Pour Pierre Czernichow, les cas de maltraitances ne devraient pas disparaître du jour au lendemain. Mais les professionnels pourraient essayer de dégager collectivement du temps pour mieux prévenir certaines situations. "Une partie du problème réside dans le fait qu’ils travaillent de manière isolée, individuelle, remarque le président de la Fédération 3977. Or, ils ont besoin de temps pour échanger leurs impressions, confirmer des suspicions de maltraitances, analyser ce qui explique ces situations, et rechercher et mettre en place des solutions."
En réponse au scandale Orpea, le gouvernement a lancé un plan de contrôle de tous les Ehpad français, qui concernera notamment la prévention des cas de maltraitances. Les établissements vont aussi devoir publier, chaque année, dix indicateurs pour permettre aux familles de mieux les comparer. Et puis une plateforme internet doit être mise en place pour recueillir des signalements, en plus du 3977 par téléphone.

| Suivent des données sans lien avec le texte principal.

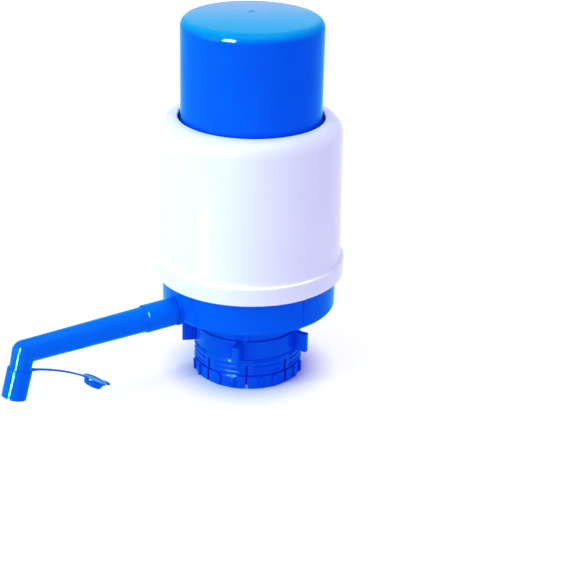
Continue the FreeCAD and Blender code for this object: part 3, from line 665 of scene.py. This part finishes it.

Mais Eric Fregona estime qu’il faut aller beaucoup plus loin : le directeur-adjoint de l’Association des directeurs au service des personnes âgées (AD-PA) espère un retour de la loi Grand âge et autonomie, abandonnée lors du quinquennat précédent. "On avait organisé une grève, en 2018, qui avait permis d’engager de nombreux rapports gouvernementaux et parlementaires, précise-t-il. Ils ont conclu qu’il faudrait avoir 10 professionnels pour 10 résidents, mais nous sommes toujours à 6 pour 10. On a un retard conséquent par rapport à nos voisins européens. La loi promise n’est pas à l’ordre du jour, et cela pose question sur l’intention des pouvoirs publics de vouloir résoudre cette problématique."
En attendant, au moins 80 plaintes ont été déposées contre Orpea, dont celle de Lionel Sajovic et de sa famille. Le livre de Victor Castanet les a définitivement convaincus de saisir la justice. "Mais nous n’avons pas de suite pour l’instant, regrette-il. On ne sait pas si le tribunal a étudié nos plaintes, s’il va donner suite, quand nous serons convoqués, quand aura lieu le procès d’Orpea. C’est une situation très compliquée." Le parquet de Nanterre a ouvert une enquête sur le groupe, après le signalement du gouvernement et l’enquête administrative qui a conclu a des "dysfonctionnements graves" dans la gestion de ses Ehpad. En parallèle, 30 autres plaintes ont également été déposées, cette fois contre le groupe français Korian.